> Task objective
Please quote exactly the lines below from the line containing "The OpenSCAD and" to the line containing "NOTCH_TOOL = ((-3.5, 1.2), (-SLEEVE_WALL, 0.35), (0.5", both lines included, and nothing else.

> Provided data

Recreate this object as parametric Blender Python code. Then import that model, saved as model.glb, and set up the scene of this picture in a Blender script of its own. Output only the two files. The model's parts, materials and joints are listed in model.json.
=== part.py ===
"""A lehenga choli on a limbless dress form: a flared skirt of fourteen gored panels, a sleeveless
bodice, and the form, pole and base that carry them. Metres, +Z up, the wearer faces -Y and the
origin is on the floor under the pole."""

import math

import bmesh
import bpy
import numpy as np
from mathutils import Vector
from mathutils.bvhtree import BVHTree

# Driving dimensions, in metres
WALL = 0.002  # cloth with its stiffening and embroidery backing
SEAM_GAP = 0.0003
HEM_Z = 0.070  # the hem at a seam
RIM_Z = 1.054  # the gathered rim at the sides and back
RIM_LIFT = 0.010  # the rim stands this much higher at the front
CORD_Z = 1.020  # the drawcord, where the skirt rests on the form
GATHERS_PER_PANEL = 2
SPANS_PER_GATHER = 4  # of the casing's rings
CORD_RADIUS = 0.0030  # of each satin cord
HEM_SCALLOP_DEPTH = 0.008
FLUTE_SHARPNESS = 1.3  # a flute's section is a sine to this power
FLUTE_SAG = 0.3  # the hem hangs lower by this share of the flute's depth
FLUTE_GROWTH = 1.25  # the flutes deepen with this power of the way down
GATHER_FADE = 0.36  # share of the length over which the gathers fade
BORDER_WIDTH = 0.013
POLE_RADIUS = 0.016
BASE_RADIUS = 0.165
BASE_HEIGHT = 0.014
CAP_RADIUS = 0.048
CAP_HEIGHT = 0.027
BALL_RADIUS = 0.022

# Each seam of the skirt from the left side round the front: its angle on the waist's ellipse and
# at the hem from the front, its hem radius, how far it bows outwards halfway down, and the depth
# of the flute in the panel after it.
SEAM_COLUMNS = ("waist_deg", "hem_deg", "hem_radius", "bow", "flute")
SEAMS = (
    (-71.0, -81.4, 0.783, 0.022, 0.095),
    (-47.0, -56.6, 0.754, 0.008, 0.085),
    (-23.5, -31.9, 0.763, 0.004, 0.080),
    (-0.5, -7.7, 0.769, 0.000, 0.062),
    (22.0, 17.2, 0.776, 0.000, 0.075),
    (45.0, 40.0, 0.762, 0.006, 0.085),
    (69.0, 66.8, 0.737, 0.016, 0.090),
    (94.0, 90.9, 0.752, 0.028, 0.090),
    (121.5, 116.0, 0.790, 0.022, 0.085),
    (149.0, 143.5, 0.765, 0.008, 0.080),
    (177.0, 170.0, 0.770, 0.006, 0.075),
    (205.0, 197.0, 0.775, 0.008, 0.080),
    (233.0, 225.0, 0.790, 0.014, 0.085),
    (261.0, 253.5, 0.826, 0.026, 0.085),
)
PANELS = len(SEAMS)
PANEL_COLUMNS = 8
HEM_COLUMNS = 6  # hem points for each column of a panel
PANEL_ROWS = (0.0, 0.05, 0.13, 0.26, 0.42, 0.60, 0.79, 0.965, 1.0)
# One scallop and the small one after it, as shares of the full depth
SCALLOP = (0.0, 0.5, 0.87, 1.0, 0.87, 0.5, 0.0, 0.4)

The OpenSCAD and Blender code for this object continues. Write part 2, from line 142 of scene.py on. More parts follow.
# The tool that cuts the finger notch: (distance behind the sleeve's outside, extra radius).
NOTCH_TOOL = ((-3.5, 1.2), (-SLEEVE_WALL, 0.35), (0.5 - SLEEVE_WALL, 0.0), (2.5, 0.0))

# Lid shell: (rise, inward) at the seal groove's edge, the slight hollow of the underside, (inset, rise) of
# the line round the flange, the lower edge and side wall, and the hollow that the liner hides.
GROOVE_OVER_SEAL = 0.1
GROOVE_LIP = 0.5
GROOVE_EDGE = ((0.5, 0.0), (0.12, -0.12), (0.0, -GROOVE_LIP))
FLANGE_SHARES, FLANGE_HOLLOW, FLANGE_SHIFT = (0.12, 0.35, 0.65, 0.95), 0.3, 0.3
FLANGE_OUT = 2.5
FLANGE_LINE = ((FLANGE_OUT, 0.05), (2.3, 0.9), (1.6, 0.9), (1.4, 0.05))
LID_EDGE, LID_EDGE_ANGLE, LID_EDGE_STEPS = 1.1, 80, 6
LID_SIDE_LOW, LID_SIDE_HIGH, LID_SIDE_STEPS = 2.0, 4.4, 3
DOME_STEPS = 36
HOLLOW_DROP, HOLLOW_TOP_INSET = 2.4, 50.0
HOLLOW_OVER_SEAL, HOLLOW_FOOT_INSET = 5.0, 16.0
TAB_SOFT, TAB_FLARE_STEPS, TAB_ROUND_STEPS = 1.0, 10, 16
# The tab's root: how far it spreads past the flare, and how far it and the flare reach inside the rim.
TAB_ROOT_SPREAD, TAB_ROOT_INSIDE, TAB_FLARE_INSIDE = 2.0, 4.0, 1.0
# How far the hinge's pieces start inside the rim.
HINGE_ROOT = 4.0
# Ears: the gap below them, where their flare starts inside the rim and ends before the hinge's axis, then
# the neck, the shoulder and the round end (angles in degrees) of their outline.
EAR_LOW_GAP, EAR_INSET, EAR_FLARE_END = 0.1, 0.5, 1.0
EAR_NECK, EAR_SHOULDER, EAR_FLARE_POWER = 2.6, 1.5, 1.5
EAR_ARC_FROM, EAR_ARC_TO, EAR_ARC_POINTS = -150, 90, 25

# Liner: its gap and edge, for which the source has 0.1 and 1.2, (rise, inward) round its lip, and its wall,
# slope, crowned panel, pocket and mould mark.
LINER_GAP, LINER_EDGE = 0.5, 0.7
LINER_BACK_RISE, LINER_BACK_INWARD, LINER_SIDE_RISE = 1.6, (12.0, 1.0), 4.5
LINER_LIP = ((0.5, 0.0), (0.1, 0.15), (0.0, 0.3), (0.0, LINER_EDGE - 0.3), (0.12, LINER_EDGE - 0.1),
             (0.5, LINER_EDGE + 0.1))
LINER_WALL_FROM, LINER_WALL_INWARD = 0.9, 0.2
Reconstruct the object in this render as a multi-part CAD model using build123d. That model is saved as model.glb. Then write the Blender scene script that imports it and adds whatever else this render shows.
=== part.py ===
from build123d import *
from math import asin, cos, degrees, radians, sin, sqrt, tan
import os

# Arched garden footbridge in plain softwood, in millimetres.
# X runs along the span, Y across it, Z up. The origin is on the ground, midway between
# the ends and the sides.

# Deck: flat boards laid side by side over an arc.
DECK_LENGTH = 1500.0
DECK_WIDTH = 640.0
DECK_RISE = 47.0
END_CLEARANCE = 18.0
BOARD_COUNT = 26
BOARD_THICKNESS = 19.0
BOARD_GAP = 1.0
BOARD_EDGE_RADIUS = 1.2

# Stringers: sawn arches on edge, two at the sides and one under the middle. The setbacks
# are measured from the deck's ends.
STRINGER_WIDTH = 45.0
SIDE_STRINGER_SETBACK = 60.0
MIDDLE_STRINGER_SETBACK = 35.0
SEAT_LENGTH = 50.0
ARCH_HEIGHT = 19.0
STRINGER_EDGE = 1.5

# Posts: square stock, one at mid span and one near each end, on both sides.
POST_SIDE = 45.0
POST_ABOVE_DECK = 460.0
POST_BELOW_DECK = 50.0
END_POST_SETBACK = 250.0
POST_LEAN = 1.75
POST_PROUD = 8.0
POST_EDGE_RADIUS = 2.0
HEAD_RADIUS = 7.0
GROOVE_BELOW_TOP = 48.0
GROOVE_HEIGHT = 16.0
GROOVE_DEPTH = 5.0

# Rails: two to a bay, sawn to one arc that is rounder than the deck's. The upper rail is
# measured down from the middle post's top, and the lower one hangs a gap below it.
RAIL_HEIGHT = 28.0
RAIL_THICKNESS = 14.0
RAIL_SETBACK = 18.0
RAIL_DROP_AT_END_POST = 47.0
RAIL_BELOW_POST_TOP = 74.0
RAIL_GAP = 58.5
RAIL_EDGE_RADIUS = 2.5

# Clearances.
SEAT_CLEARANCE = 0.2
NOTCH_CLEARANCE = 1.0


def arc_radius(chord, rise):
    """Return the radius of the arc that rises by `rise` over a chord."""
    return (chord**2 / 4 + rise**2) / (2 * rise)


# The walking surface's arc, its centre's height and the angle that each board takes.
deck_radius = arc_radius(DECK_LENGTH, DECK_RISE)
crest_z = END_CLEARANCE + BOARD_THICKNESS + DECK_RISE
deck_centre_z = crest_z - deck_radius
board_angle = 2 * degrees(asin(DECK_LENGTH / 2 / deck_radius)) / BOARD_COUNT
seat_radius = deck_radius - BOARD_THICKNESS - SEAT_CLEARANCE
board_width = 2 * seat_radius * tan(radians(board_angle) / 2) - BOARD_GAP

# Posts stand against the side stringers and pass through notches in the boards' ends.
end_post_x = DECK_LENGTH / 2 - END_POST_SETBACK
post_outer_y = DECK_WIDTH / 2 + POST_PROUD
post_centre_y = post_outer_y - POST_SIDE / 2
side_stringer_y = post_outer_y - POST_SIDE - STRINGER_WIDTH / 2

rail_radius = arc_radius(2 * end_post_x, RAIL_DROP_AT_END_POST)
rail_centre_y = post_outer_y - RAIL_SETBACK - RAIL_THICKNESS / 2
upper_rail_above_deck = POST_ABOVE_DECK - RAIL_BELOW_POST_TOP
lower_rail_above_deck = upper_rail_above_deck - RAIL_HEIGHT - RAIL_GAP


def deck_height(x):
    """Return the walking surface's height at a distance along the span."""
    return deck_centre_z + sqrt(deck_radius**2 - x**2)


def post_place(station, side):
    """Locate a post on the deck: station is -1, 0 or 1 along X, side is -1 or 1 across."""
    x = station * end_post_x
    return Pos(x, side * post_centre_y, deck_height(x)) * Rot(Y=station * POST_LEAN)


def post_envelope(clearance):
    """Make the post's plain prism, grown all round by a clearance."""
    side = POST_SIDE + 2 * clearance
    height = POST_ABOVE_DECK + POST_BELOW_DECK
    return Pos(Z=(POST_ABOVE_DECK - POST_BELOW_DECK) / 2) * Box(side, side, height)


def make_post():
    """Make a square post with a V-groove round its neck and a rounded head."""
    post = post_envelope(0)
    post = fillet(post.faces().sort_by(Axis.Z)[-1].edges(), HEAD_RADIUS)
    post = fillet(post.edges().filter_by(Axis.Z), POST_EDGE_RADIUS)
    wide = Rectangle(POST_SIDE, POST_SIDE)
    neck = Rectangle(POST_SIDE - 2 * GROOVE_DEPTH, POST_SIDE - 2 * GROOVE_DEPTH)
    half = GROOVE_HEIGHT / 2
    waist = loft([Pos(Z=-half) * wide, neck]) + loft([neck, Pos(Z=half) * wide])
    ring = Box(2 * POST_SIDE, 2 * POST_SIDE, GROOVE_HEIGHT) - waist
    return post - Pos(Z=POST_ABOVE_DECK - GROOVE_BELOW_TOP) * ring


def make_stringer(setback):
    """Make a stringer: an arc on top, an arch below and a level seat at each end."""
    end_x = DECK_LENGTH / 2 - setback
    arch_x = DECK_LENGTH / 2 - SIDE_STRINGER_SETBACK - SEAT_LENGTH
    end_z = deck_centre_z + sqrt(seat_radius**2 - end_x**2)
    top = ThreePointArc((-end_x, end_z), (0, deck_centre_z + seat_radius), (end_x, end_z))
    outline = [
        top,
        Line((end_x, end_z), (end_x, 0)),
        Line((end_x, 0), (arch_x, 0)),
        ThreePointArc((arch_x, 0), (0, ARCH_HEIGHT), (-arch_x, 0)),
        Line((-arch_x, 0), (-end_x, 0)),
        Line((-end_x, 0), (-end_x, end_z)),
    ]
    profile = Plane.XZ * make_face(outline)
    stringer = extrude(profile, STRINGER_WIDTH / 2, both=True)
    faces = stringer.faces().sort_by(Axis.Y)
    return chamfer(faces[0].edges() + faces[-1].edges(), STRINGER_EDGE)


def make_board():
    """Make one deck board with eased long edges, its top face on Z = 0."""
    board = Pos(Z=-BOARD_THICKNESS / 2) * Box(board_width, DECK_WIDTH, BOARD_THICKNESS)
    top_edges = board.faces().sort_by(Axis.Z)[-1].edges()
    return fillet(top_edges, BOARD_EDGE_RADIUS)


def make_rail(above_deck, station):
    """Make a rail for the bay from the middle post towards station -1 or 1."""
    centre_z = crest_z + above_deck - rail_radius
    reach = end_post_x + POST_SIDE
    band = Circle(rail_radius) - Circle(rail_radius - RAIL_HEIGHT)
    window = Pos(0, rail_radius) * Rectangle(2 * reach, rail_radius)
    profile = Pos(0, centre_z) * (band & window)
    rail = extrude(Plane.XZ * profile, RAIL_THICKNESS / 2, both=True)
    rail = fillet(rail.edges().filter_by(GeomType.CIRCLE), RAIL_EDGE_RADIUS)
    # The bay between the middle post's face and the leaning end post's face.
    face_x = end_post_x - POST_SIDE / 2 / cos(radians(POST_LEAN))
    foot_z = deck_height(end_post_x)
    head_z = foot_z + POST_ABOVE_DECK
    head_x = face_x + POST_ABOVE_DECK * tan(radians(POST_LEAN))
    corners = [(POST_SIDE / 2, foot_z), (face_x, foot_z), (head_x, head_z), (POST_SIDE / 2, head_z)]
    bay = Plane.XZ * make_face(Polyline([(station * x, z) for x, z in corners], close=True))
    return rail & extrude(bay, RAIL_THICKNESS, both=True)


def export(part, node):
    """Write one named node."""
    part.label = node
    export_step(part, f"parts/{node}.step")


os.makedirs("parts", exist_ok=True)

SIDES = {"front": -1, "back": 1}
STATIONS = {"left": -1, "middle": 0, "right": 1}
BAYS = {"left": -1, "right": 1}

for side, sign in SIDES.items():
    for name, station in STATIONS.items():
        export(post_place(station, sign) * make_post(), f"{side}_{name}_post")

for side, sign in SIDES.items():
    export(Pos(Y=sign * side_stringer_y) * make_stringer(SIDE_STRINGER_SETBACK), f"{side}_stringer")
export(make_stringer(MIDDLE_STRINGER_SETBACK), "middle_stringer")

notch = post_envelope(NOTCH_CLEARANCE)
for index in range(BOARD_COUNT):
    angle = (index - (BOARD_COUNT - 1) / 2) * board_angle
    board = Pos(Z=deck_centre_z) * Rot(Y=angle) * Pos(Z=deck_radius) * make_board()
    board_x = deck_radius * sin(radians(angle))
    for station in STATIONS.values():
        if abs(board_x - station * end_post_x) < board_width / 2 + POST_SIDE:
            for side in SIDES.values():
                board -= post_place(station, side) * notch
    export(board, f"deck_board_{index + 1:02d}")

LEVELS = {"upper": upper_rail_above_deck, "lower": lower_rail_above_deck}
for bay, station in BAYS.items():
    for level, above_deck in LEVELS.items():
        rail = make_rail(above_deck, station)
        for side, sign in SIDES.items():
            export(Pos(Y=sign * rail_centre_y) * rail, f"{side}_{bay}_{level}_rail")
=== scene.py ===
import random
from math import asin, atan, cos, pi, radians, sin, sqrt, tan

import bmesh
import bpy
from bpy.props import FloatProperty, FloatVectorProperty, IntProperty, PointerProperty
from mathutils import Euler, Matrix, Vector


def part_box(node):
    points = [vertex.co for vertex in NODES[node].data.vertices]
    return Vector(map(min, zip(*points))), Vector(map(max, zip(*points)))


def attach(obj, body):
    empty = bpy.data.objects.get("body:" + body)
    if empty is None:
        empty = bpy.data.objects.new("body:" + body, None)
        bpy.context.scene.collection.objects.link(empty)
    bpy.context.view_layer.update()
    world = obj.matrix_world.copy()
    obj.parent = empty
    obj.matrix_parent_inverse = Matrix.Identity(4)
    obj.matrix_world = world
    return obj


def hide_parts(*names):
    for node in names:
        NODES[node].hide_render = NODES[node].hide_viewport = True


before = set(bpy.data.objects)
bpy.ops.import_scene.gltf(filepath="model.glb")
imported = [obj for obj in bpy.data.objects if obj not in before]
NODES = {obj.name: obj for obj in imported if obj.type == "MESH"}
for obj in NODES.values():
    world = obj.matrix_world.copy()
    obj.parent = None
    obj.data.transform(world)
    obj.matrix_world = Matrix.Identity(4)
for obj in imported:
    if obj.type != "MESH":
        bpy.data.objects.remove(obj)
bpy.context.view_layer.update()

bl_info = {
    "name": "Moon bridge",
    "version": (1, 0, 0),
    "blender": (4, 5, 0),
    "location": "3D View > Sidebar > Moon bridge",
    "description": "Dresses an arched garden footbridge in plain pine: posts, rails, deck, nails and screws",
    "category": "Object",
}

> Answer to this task
The OpenSCAD and Blender code for this object continues. Write part 2, from line 142 of scene.py on. More parts follow.
# The tool that cuts the finger notch: (distance behind the sleeve's outside, extra radius).
NOTCH_TOOL = ((-3.5, 1.2), (-SLEEVE_WALL, 0.35), (0.5 - SLEEVE_WALL, 0.0), (2.5, 0.0))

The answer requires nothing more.